Well, this account of my day is getting long. It turns out that there was a clerical error at some point. The digits got switched on my zip code, putting me in another town at the same street address. That explains why my license expired -- because I never received a notice to that effect. And why I never got car registration stickers until I asked for them.

The cop said that he was obligated to impound my vehicle, but he felt that the clerical error worked in my favor. I think he saw the child seat in the back of the car, too. He still gave me a ticket for speeding through a stop sign, and told me to go straight to the DMV.

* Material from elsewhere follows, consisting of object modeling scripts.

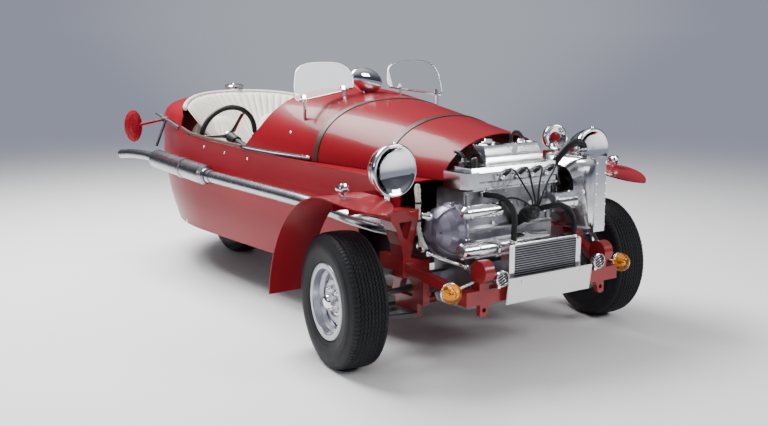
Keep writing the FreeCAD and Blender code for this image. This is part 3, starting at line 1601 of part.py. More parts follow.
def make_fan():
    """Crank pulley, shaft and a six bladed fan, turned about the engine's axis."""
    body = doc.addObject("PartDesign::Body", "fan_form")
    revolve(body, [
        ("0", "0"), ("0", "16"), ("30", "16"), ("30", "60"), ("36", "54"), ("44", "54"), ("50", "60"), ("50", "34"), ("60", "34"), ("60", "0"),
    ])
    blade = pad(body, "XY_Plane", [("20", "-20"), ("fan_radius", "-26"), ("fan_radius", "14"), ("20", "12")], "3")
    blade.Profile[0].AttachmentOffset = Placement(Vector(0, 0, worth("fan_hub_out")), Rotation())
    bind(blade.Profile[0], "AttachmentOffset.Base.z", "fan_hub_out")
    polar(body, blade, "fan_blades")
    locate(body, ("block_left + seat_clearance", "fan_back", "fan_height"), Rotation(Z_AXIS, X_AXIS))
    as_node("fan_and_pulley", joined("fan_and_pulley", body, bar("fan_nose", ("block_left + 58", "fan_back", "fan_height"), (1, 0, 0), "14", "10")))


def make_engine():
    make_block()
    make_head()
    make_rocker_cover()
    make_gearbox()
    make_clutch()
    make_electrics()
    make_fan()


def rectangle(x0, x1, y0, y1, z):
    corners = [Vector(x0, y0, z), Vector(x1, y0, z), Vector(x1, y1, z), Vector(x0, y1, z)]
    return Part.makePolygon(corners + corners[:1])


def duct_ring(x, half_y, half_z, middle_y, middle_z, power):
    """Closed outline in a plane across X, from a rounded rectangle to a circle."""
    points = []
    for step in range(32):
        turn = 2 * math.pi * step / 32
        c = math.cos(turn)
        s = math.sin(turn)
        y = middle_y + half_y * math.copysign(abs(c) ** (2 / power), c)
        z = middle_z + half_z * math.copysign(abs(s) ** (2 / power), s)
        points.append(Vector(x, y, z))
    curve = Part.BSplineCurve()
    curve.interpolate(points, PeriodicFlag=True)
    return Part.Wire([curve.toShape()])


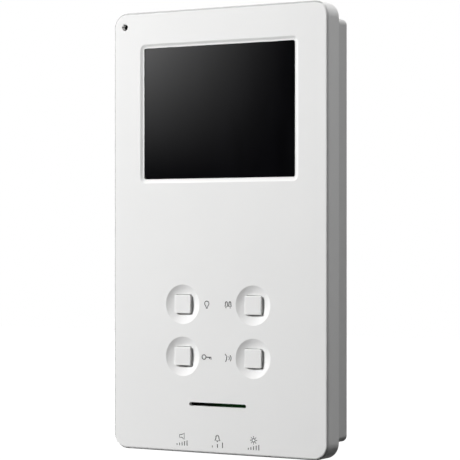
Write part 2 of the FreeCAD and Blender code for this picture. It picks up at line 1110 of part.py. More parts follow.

So, I spent the rest of the day at the DMV, getting my license updated. I had to pay a fee to have it fixed, even though I think it was their fault. If you want to keep moving through the lines, you just don't ask about whose fault it is. I had to take a driver's exam. I missed the question about DUI alcohol levels, erring on the side of caution at .05%. Actually, the limit is .08% in California.

Almost seven hours after I set out to get my daughter's Social Security number, I still had none. Instead of solving that problem, I wound up solving one I didn't know I had. I got home and poured myself a nice glass of Sangiovese. And another.

This isn't much of a post. I'm just sitting here, complaining. Thanks for listening. It's days like this that has me wondering about bureaucracy. On some level, it's unavoidable. But it can be such a circus at times. Standing in all those lines today, I wondered if I felt like a European, or perhaps a Soviet. It's true that everyday of my life isn't spent in lines waiting for lard rations; so what I tasted was only the blandest flavor of Soviet. But I do think such systems need temperance. Some part of our humanity gets lost in the vast beadledom of modern ministerial life. It seems to be thickening around us, no matter who's in charge.

Being penalized for running stop signs after getting bricked-in by Social Security's polite wags seems apropos. I'm sure I'll pay.